Fagan noted that Westchester County has about 5.5 million square feet of vacant commercial space, about 20 percent of its total stock, in a market where space rents for $30 a square foot on average -- less than half the cost of commercial space in Manhattan.
Westchester-based experts suggest that entrepreneurs won't find those rates compelling until the market for space in New York City heats up to the point where it would be foolish not to look north to save money. Today, many new businesses interested in the metro region look first to New York City, hoping to find suitable space for a relatively low rate, in the range of $50 per square foot, the experts say.
"People will gravitate to New York City because it's cool to move to New York City," Fagan noted. "What we need to do is create an economically viable job engine that grows jobs throughout the whole New York tristate region."

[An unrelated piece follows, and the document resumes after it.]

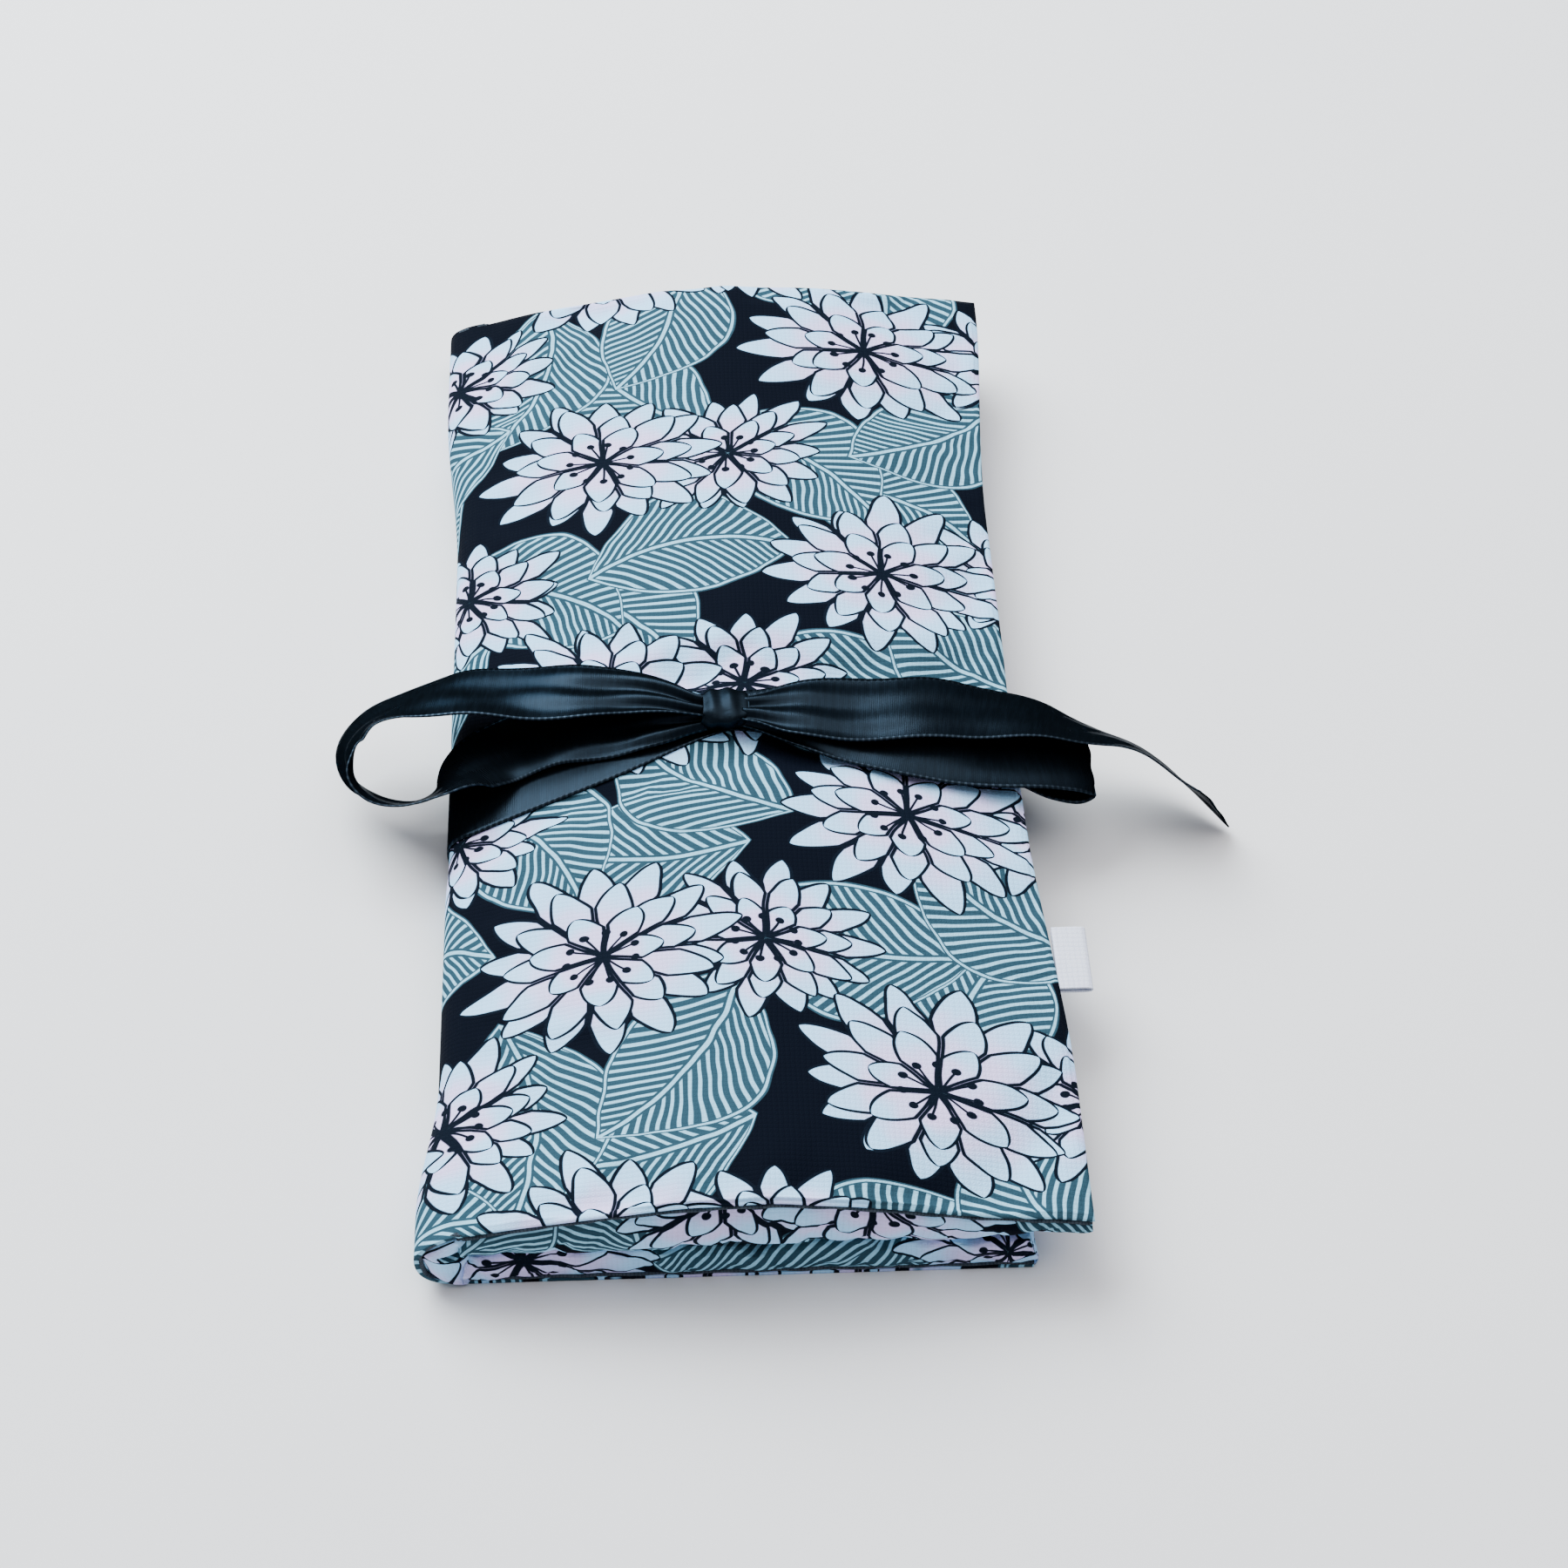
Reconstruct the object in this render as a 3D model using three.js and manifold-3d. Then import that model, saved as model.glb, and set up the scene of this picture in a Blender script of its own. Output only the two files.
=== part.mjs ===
// Travel jewelry pouch, closed and tied: two padded panels folded like a book round a soft spine, with zipped and slip
// pockets and a ring bar inside, and a satin ribbon tied in a bow round the bundle.
// Millimetres. +X runs across the pouch from the fold to the free edge, +Y along it, +Z up. The origin is on the
// underside, at the middle of the back panel.
import * as THREE from 'three';
import { mergeVertices } from 'three/addons/utils/BufferGeometryUtils.js';
import Module from 'manifold-3d';

// Driving dimensions: the folded pouch
const LENGTH = 215;
const FOLD_X = -53.5;
const COVER_EDGE_X = 54.5;
const BACK_EDGE_X = 46;
const PANEL_START_X = -46;
const FABRIC = 1.0;
const LINING = 0.8;
const LINING_EDGE = 0.4;
const GAP = 0.3;
const WAIST = 3;
const WAIST_Y = 12;
const WAIST_SLOPE = 60;
const WAIST_FROM_X = 20;
const HALF = LENGTH / 2;
const WAIST_REACH = HALF - 12.5;

// Driving dimensions: the cover's crown
const PEAK_X = 1;
const PEAK_Z = 20.8;
const FOLD_SIDE_DROP = 7.7;
const FOLD_SIDE_POWER = 1.64;
const EDGE_DROP = 5.8;
const EDGE_POWER = 1.4;

// Driving dimensions: padding and the hollow between the panels
const COVER_PAD = 4.9;
const COVER_FOLD_PAD = 4.2;
const COVER_EDGE_PAD = 2.3;
const COVER_BORDER_Z = 8.9;
const BACK_FLOOR_Z = 4.6;
const BACK_BORDER_Z = 8.6;
const BORDER_LENGTH = 12;
const BORDER_SLOPE = 4;
const SIDE_BORDER = 4;
const SIDE_SLOPE = 2;
const COVER_WALL = 4.2;
const BACK_WALL = 2.4;
const POCKET_END = HALF - BORDER_LENGTH - BORDER_SLOPE;
const PANEL_TUCK = 0.2;
const SLIP_END = POCKET_END + PANEL_TUCK;

// Driving dimensions: the ribbon
const RIBBON_WIDTH = 15;
const RIBBON = 0.5;
const RIBBON_OFF = 0.35;
const KNOT_X = -1;
const KNOT_Y = -4.5;
const BAND_SLANT = 0.3;
const UNDER_SLANT = 0.143;
const UNDER_Y = -12.5;
const SLANT_REACH = HALF - 37.5;
const FLAT_BED = RIBBON_WIDTH / 2 + 0.3;
const PINCH = 1.3;
const PINCH_REACH = 20;
const SPINE_PINCH = 0.4;
const GROOVE = 0.9;
const KNOT_LENGTH = 9.2;
const KNOT_HEIGHT = 4.8;
const KNOT_NEARER = 2.3;

// Driving dimensions: the zips
const CHAIN_START = -POCKET_END + 6.5;
const SLIDER_Y = POCKET_END - 11.5;
const TAPE_END = POCKET_END + 0.3;
const TAPE_WIDTH = 10;
const TAPE = 0.6;
const TAPE_INNER = 2.6;
const TOOTH_PITCH = 4;
const TOOTH_GAP = 0.35;
const CHAIN_HALF = 2.3;
const CHAIN_EDGE = 1.3;
const TOOTH_REACH = 1.0;
const CHAIN_HEIGHT = 1.7;
const PLATE_LOW = 1.15;
const PLATE_HIGH = 1.95;
const PULL_END = 21.5;
const PULL_WIDTH = 7;
const POCKET_EDGE = 5.2;
const BACK_ZIP_X = 25.5;
const BACK_ZIP_Z = 7;
const COVER_ZIP_X = -20;
const COVER_ZIP_Z = 10.7;

// Driving dimensions: the ring bar, its snap, the slip pockets and the label
const BAR_RADIUS = 3.3;
const BAR_Z = 8.2;
const TAB_HALF_WIDTH = 5;
const TAB_HALF_THICK = 0.7;
const SNAP_TAB_Z = 8.3;
const SNAP_Y = -POCKET_END + 7.5;
const ANCHOR_Y = POCKET_END - 6.5;
const SNAP_RADIUS = 4.5;
const POCKET_CLOTH = 0.6;
const LABEL_WIDTH = 12.7;
const LABEL_REACH = 6.4;
const LABEL_Y = -56.5;

const wasm = await Module();
wasm.setup();

const colours = {
  print: new THREE.MeshStandardMaterial({ color: 0x8fa8b4, roughness: 0.9 }),
  lining: new THREE.MeshStandardMaterial({ color: 0x2b3645, roughness: 0.92 }),
  wadding: new THREE.MeshStandardMaterial({ color: 0xeeebe2, roughness: 1.0 }),
  satin: new THREE.MeshStandardMaterial({ color: 0x10161f, roughness: 0.35 }),
  tape: new THREE.MeshStandardMaterial({ color: 0x1b2430, roughness: 0.85 }),
  teeth: new THREE.MeshStandardMaterial({ color: 0x232c38, roughness: 0.5 }),
  metal: new THREE.MeshStandardMaterial({ color: 0x9aa0a6, roughness: 0.3, metalness: 0.9 }),
  label: new THREE.MeshStandardMaterial({ color: 0xdde2ee, roughness: 0.8 }),
};

const clamp = (value, low, high) => Math.min(high, Math.max(low, value));
const mix = (a, b, t) => a + (b - a) * t;
const at3 = (x, y, z) => new THREE.Vector3(x, y, z);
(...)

Dan Conte, general manager of the Marriott Hotel in Tarrytown, agreed. A weak New York City economy is a drag on the entire region, he said.
"Let's say the economy in New York City is starving and they are lowering rates," he said "Then people say, 'Why should I go to Westchester County when I can spend less in Manhattan?'"
What's more, observers say, any downturn in the city's economy encourages businesses to look for opportunities outside its borders, competition that Hudson Valley entrepreneurs don't relish.
"There are definitely companies that are from New York City that only in the past couple of years have moved up to do work in Westchester," said James Bernardo, president of Candela Systems Corp., a Somers business that specializes in energy-efficient lighting.
Bernando is trying to reverse the situation. He talks about a move by Bloomberg that might benefit him directly. In January, the mayor signed legislation that eliminated a $1 million cap on city contracts designated for minority-owned companies. As a Latino, Bernando might be able to take advantage.
"That has broken the ceiling, so we can potentially go after larger projects," Bernando said. "That's a plus. In the energy conservation market, New York City is huge."